Command Central not starting applications as Windows services

Hi,

We install CCE, SPM and all aplications on Windows as services, as is the normal practice. But when we use the CCE UI to start an IS, the service is not started, instead an independant process is started. Are there any plans to correct this?

Thanks.

CC starts IS in the way it was installed: service or app. If you installed IS as app, CC will start it as app.
Is CC and IS 9.8 or older?
How IS was installed: installer or CC?

Hi Sergei,

We are using IS 9.7 and CC 9.7
I installed the IS using the Installer in command line.

Test I did:

1- Application not running
2- I start the service for the IS : it works fine. The CC UI shows that IS is up.
3- CC UI, I do Lifecycle - stop on the IS : application stops, service is stopped (all good)
4- CC UI, I do Lifecycle - start on the IS : application starts, but uses my personal account?! - not the one configured in the service, and the windows service remains stopped (not good)

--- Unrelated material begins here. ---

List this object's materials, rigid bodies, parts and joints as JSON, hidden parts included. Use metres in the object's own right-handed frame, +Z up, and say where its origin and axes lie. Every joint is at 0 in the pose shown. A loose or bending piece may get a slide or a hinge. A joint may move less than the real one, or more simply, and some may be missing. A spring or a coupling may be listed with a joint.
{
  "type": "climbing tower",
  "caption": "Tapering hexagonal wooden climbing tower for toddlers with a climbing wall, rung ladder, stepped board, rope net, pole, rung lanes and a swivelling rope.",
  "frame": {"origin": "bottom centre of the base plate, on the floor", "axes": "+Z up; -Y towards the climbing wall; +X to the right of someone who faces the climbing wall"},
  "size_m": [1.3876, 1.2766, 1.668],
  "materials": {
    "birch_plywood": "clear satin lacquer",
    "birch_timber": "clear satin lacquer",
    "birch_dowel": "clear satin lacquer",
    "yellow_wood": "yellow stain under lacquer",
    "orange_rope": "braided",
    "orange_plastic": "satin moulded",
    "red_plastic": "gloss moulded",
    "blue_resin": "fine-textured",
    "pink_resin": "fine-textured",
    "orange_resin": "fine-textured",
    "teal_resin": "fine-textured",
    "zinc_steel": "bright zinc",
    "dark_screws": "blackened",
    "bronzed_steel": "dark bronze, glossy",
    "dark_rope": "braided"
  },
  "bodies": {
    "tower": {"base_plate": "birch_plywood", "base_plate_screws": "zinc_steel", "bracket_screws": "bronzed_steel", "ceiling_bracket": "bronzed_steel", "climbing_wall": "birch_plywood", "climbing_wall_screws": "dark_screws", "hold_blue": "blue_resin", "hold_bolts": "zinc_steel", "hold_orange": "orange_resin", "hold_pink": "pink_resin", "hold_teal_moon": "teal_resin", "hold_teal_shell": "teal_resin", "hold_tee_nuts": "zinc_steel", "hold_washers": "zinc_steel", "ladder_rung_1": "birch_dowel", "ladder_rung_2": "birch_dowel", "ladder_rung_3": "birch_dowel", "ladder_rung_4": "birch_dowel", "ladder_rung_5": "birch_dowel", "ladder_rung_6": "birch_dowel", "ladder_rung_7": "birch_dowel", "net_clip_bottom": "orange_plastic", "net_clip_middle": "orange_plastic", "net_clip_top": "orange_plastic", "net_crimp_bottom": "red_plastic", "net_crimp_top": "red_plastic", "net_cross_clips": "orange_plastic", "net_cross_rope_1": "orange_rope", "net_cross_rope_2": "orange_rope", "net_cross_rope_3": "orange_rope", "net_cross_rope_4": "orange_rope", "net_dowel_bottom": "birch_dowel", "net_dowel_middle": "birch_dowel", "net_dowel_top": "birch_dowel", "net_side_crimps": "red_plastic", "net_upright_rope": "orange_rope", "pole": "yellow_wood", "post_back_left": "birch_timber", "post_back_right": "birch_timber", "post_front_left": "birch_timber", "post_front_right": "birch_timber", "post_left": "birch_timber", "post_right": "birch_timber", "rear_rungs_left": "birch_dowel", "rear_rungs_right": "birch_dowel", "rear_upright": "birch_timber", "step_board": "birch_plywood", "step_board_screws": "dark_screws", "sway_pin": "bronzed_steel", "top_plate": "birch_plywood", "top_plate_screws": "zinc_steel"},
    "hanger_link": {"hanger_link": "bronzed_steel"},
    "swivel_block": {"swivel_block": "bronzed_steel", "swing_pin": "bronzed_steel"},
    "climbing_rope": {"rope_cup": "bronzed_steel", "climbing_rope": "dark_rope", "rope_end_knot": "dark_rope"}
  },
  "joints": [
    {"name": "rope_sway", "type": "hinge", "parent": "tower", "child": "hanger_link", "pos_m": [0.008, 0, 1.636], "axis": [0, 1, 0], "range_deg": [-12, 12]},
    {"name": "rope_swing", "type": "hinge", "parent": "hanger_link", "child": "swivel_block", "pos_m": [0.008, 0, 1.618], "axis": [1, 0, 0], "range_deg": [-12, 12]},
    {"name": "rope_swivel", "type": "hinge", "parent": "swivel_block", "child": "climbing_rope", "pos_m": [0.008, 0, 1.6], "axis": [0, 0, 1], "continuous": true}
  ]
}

I used my personal account to install the IS, maybe it’s related? Also good to note, after installation I also modified the service name : I unregistered the service, modified wrapper.conf and re-registered the service.

Thanks.

Looks like you’ve done some manual changes to the service registration which are likely not in sync

To confirm:

  1. Shutdown IS, both service and app
  2. Open installdir/profiles/IS_default/bin/ folder and run startup.bat. This is what CC (using SPM) runs when you click Startup menu in CC Web UI.

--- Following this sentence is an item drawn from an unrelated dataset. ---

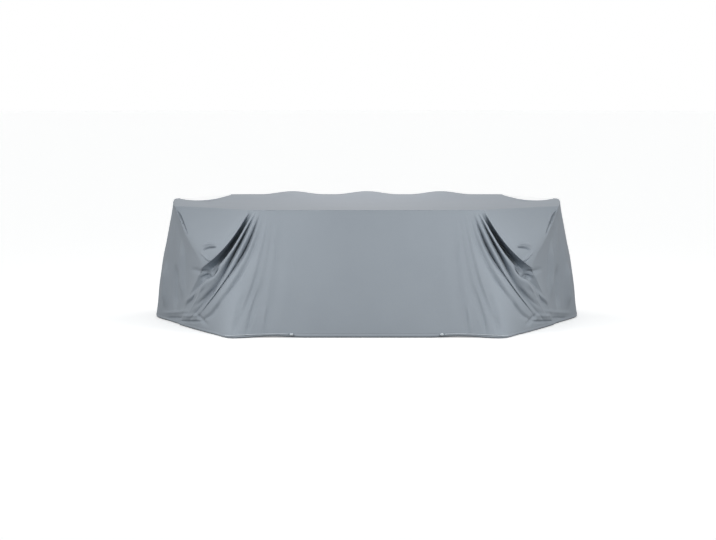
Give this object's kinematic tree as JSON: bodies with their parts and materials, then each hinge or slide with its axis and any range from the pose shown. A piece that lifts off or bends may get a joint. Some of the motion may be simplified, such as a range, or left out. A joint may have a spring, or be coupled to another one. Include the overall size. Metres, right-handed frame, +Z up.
{
  "type": "patio furniture cover",
  "caption": "Fitted cloth cover in its draped shape: level rectangular top, drooping corner flaps, folds gathered beside them, and a hem with drawcord ends and cord stops.",
  "frame": {"origin": "on the floor, under the middle of the cover's outline", "axes": "+X to the right as seen from the front, -Y toward the front, +Z up"},
  "size_m": [3.264, 2.1538, 0.9242],
  "materials": {
    "coated_cloth": "matte coated polyester, cool grey",
    "cord": "matte braided cord, pale grey",
    "stop_plastic": "satin, pale grey"
  },
  "bodies": {
    "root": {"top_panel": "coated_cloth", "skirt": "coated_cloth", "drawcord_left": "cord", "drawcord_right": "cord", "cord_stop_left": "stop_plastic", "cord_stop_right": "stop_plastic"}
  },
  "joints": []
}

If you see IS app starting instead of service, then the IS_default profiles scripts are configured to run IS as an app.

To make them run IS as a service open custom_setenv.bat in the same folder and ensure USE_WRAPPER=yes and STARTUP_MODE=service

if “%USE_WRAPPER%”=="" (
SET USE_WRAPPER=yes
)

if “%STARTUP_MODE%”=="" (
SET STARTUP_MODE=service
)

Then try startup.bat again. It should start IS as a service

1 Like

As suggested, I ran startup.bat and it started as an application and not as a service. Then what I did is compare the files from my installation having the problem vs a brand new untouched one, and I discovered in the setenv.bat file that the service name was also specified there, in addition to wrapper.conf, but with the old name. So I modified it to reflect the new service name and now it’s working properly.

So the question is, is modifying wrapper.conf and setenv.bat the correct procedure to modify the service name, otherwise what is it? Ideally, the Installer should allow us to specify a name for the service or there should be a way to modify it with Command Central. :wink:

Service/daemon management is on the CC roadmap but not a high priority item right now.

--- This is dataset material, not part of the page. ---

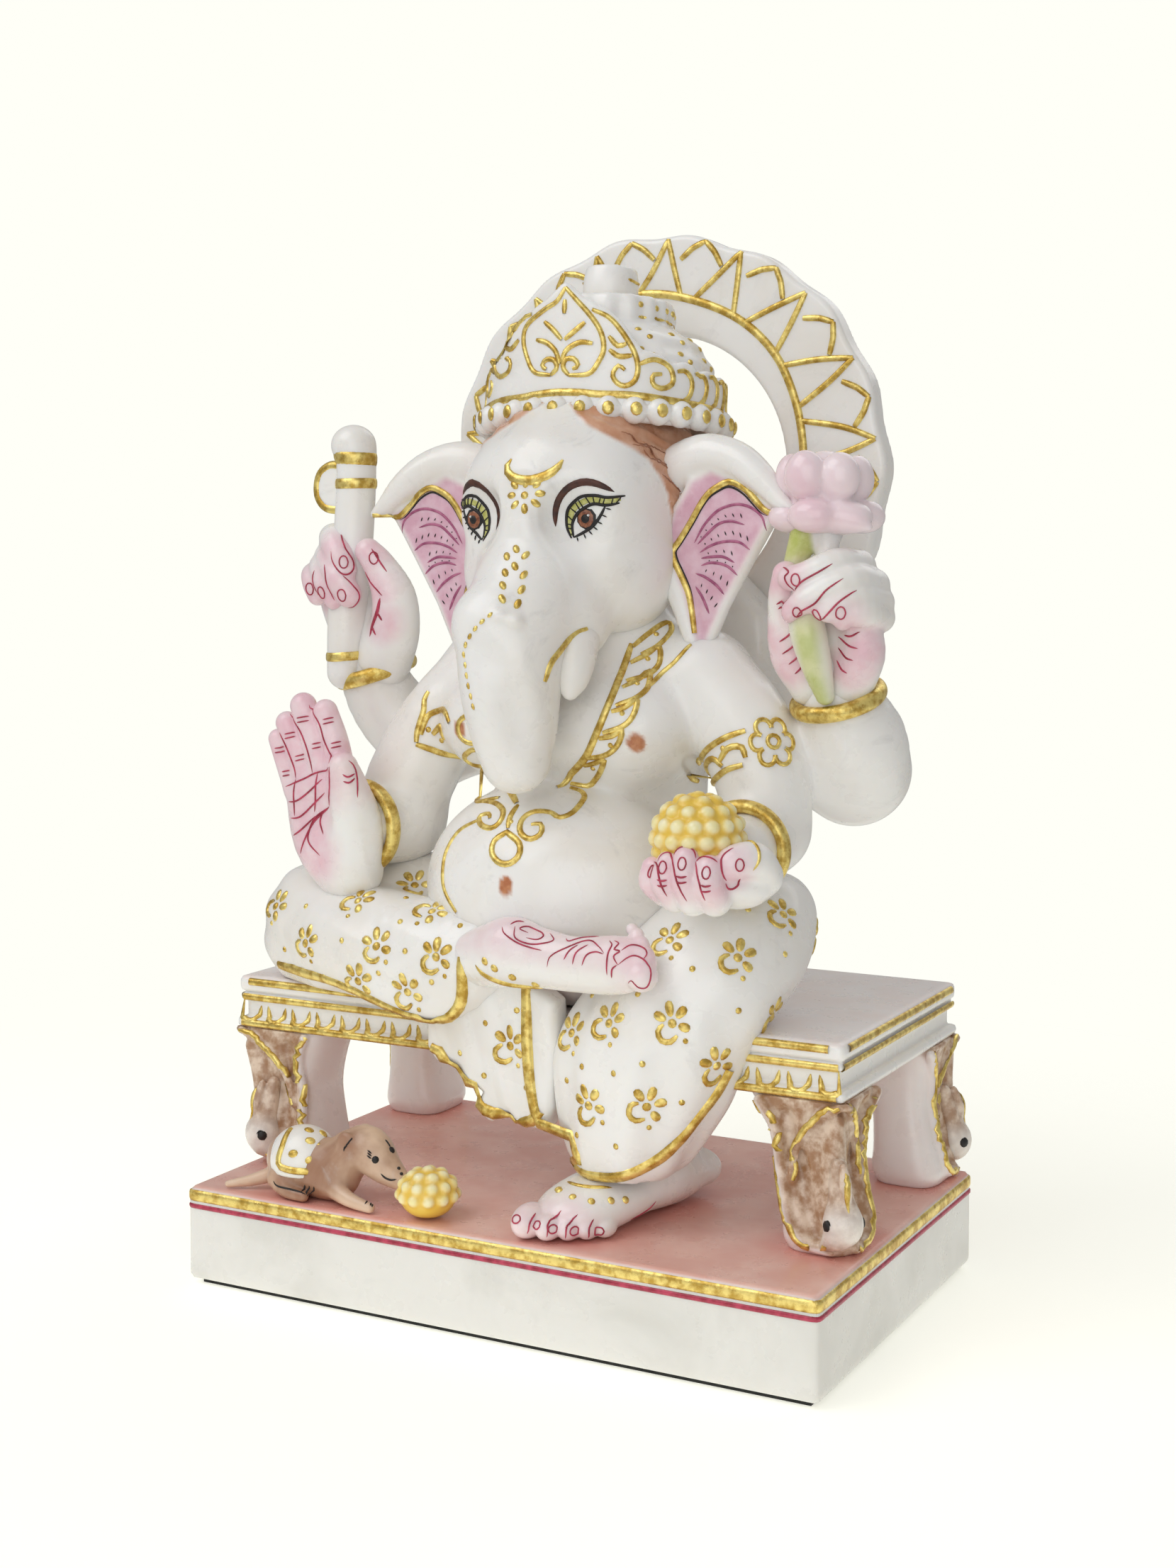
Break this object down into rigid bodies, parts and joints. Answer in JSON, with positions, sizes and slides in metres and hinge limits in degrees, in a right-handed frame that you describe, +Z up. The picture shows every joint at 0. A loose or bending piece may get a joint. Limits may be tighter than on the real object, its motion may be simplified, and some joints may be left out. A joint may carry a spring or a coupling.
{
  "type": "ganesha idol",
  "caption": "Carved and painted marble idol of a seated, four-armed elephant-headed figure with a ring halo, on a legged bench and a rectangular plinth.",
  "frame": {"origin": "centre of the pad's underside, on the surface the idol stands on", "axes": "+Z up, the figure faces -Y, +X to the viewer's right from the front"},
  "size_m": [0.2019, 0.126, 0.3055],
  "materials": {
    "white_marble": "polished white marble, carved",
    "dhoti_marble": "polished white marble cloth with raised gold motifs",
    "washed_marble": "carved marble with a brown wash and gold edges",
    "painted_skin": "marble tinted pink, crimson outlines",
    "ear_paint": "white marble rim, pink painted inside",
    "hair_paint": "brown paint on marble, satin",
    "gold_leaf": "gold leaf on carved marble",
    "lotus_paint": "pink painted marble, gold petal edges",
    "stem_paint": "pale green painted marble",
    "sweet_paint": "yellow painted marble",
    "fur_paint": "brown painted marble",
    "base_pad": "matte black pad"
  },
  "bodies": {
    "root": {"armlet_left": "gold_leaf", "armlet_right": "gold_leaf", "axe_blade": "gold_leaf", "axe_handle": "white_marble", "bangle_front_left": "gold_leaf", "bangle_front_right": "gold_leaf", "bangle_rear_left": "gold_leaf", "bangle_rear_right": "gold_leaf", "base_pad": "base_pad", "bench_leg_front_left": "washed_marble", "bench_leg_front_right": "washed_marble", "bench_leg_rear_left": "washed_marble", "bench_leg_rear_right": "washed_marble", "bench_plate": "white_marble", "bench_slab": "white_marble", "bird_front_left": "washed_marble", "bird_front_right": "washed_marble", "bird_rear_left": "washed_marble", "bird_rear_right": "washed_marble", "crown_band": "white_marble", "crown_dome": "white_marble", "crown_knob": "white_marble", "crown_tiara": "white_marble", "crown_tier": "white_marble", "ear_left": "ear_paint", "ear_right": "ear_paint", "folded_foot": "painted_skin", "folded_leg": "dhoti_marble", "forearm_front_left": "white_marble", "forearm_front_right": "white_marble", "forearm_rear_left": "white_marble", "forearm_rear_right": "white_marble", "front_drape": "dhoti_marble", "hair": "hair_paint", "halo": "white_marble", "halo_web": "white_marble", "hand_front_left": "painted_skin", "hand_front_right": "painted_skin", "hand_rear_left": "painted_skin", "hand_rear_right": "painted_skin", "hanging_leg": "dhoti_marble", "head": "white_marble", "lotus_flower": "lotus_paint", "lotus_stem": "stem_paint", "mouse_body": "fur_paint", "mouse_head": "fur_paint", "mouse_saddle": "dhoti_marble", "mouse_sweet": "sweet_paint", "mouse_tail": "fur_paint", "plinth": "white_marble", "standing_foot": "painted_skin", "sweet_in_hand": "sweet_paint", "torso": "white_marble", "trunk": "white_marble", "tusk": "white_marble", "upper_arm_front_left": "white_marble", "upper_arm_front_right": "white_marble", "upper_arm_rear_left": "white_marble", "upper_arm_rear_right": "white_marble"}
  },
  "joints": []
}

The service names (and daemons on UNIX) follow standard SAG/webMethods convention to ensure multiple installations on the same machine do not collide.

What’s the main reason for you to change the service name?

The service name is very useful to see at a glance what the application is used for.

For example, by default if you install 5 IS on a Windows server, you’ll get something like this:

Software AG Integration Server 9.7 (default)
Software AG Integration Server 9.7 (default)(1)
Software AG Integration Server 9.7 (default)(2)
Software AG Integration Server 9.6 (default)
Software AG Integration Server 9.6 (default)(1)

Difficult to know what each one does. We like to rename the services to include additional info like the role of the IS and the primary port:

SAG Integration Server 9.7 (ESB-DEV1 - 17555)
SAG Integration Server 9.7 (ESB-ACC1 - 27555)
SAG Integration Server 9.7 (EAI-DEV1 - 37555)

This way it’s much easier to support.

If you’re using CC, you don’t have to look at services.
You can rename your IS instances (display names) the way you want and even assign them different icons.

That’s a good point. But currently (and for the next year), many of our IS will still be v8.2, so not compatible with CC. After that, I’m still seeing a use for descriptive service names. Even with an administrative console (CC for example, could be something else), there always comes a time when you need to log into the server to investigate what’s going on, and at that time it’s useful to have descriptive service names.